Tuesday, March 31, 2009

Personal Banking

Fed Rate @ 1%

The Federal Reserve Bank lowered their primary interest rate another half percent to one percent. This makes it generally less expensive for banks, businesses, and people to borrow money. There is a lot of existing debt, including credit card debt, out there which is directly tied to this number, so over the past month, interest rate payments on those debts have lowered by one percent as well.

I have two loans from the Small Business Administration which are tied to this rate, so I will see a tiny bit of relief, thankfully. The danger here is that the low rate will cause inflation, and given how much money is currently being injected into the economy at the moment, I’d say that’s an important risk. I’ve heard on the radio that the treasury isn’t actually releasing any more “dollars” out into the economy, which should help offset any risks of inflation.

Yay! Fed Cuts Rate

Finally, the Federal Reserve Bank dropped their primary lending rate from 2% to 1.5%. Its a significant drop, and has been described as an “emergency” measure.

Around the time the $700 billion bailout was introduced, I suggested that the Fed held off on lowering rates to that they could later have more options if they needed them. Whether or not I was right, I’m sure the Fed is thankful that they still have some room to drop the rate.

The danger here is inflation, and while that is a serious problem to watch, a recession is a serious problem too. And worse, market stagnation can cause some serious loss of value in a short period of time, as we’re seeing the stock market plummet day after day.

The party is over folks, time to get back to real work.

Sovereign Bank, Rockville, MD

I took a picture of this Sovereign Bank building in Rockville, MD:

Sovereign Bank

How much is 700 billion?

As just a regular Jane I find it very difficult to understand what is going on with the banking industry at the moment. The headlines talk about banks being insured up to $100,000, and the government is going to give 700 billion dollars to the failing companies to keep them from going under.

As I understand it if the banks go bankrupt that’s big trouble for the economy. Little businesses will be in financial trouble because the banks hold all their money, and then they can’t pay their bills or buy supplies to continue to operate. Individuals are impacted because they stand to loose all their life savings. The implications of all the money in my checking account disappearing is not lost on me.

The insurance of up to $100,000 is a guarantee, from a separate Insurance company, I can only presume. Should the bank ever go under individual customers would receive any amount of money they had in the bank up to $100,000. No problem for people like me. I have nothing to lose anyway. But lots of people have a lot to lose.

How does it work, if the insurance company has to come swooping in? Is it like when the bank takes you house? My guess is the insurance company seizes all the banks assets including mom and dad’s retirement fund and uses, it to pay everyone their insurance up to $100,000. And then sits like a fat cat on all the excess money they took?

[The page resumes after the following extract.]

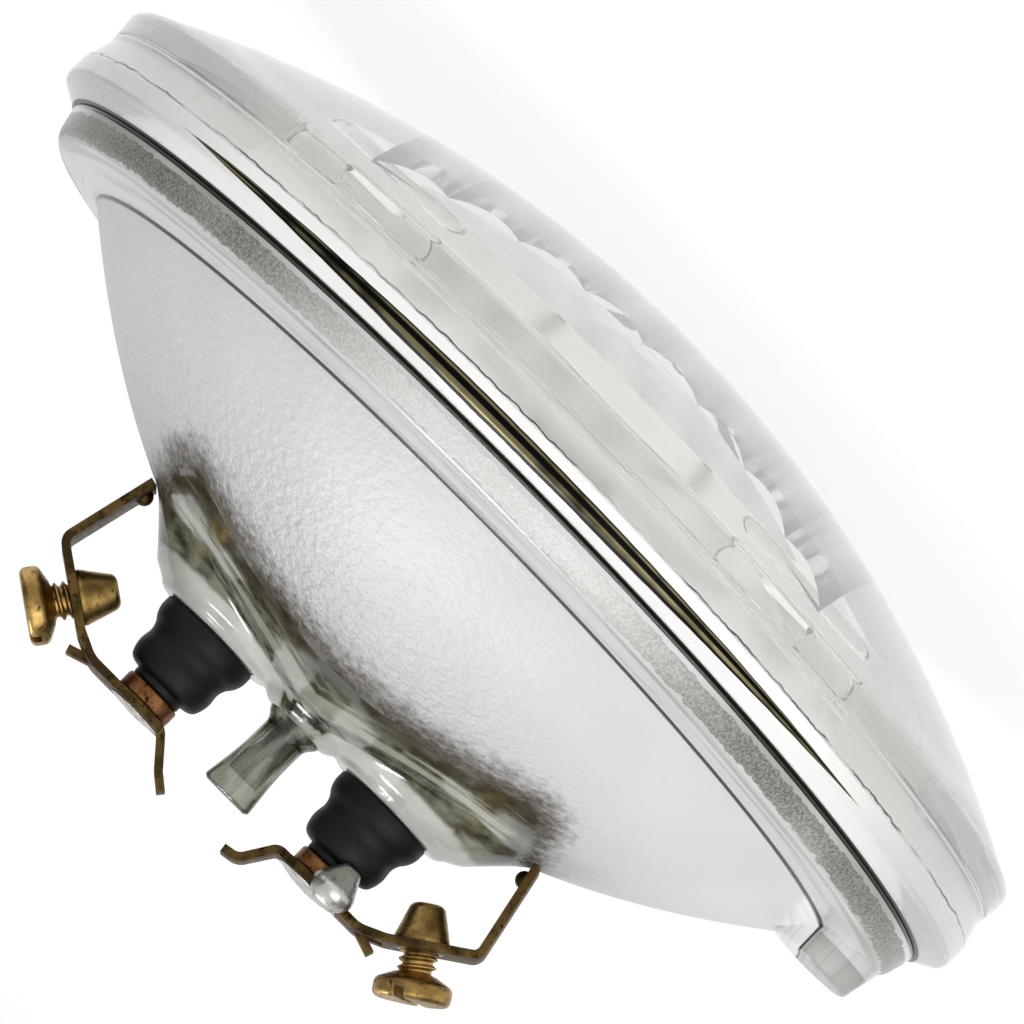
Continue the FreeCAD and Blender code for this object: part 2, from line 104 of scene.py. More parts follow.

Now if the government comes with their “bail out” plan. What an inspiring title for the everyday person, usually you bail out a sinking ship. Way to instill consumer confidence. Anyway this plan of a whole lotta moola, is it good or bad? Where’s that money coming from? Will it stop the swarm of foreclosures sweeping across the country? Will it allow people to keep their homes? Maybe it’s selfish, but $700 billion in tax payer money better be spent to help the tax payers, it sounds like it would be going to help the banks, which in turn would help the tax payers.

But what about the insurance companies? I assume the banks pay them a hefty monthly premium to insure all that money in the event of an economic crisis. If the government just steps in to take care of things, what have the banks been paying them for?

I don’t get it. Can anyone explain it to me, in simple terms?

Huge Spike in WaMu Interest

As part of my efforts to provide quality and up-to-date information about banks and the banking industry for everyday people, I keep track with Google Analytics. It provides information about our visitors, including what search phrases were used to find this site.

Upon reviewing the statistics this morning, I was surprised to notice a huge spike in the number of search phrases including “Washington Mutual bank branch locations”. When I mean huge, I mean going from practically zero to almost 200 in the last few weeks.

How come? A quick scan of the news reports doesn’t provide much. I wonder what is going on in consumers’ minds?

Another possible explanation is that the spike might not represent a shift in consumer sentiment, but instead a shift in how various search engines position Informed Banking in their database indexes. Hard to say what the ultimate reason is, but its interesting to think about.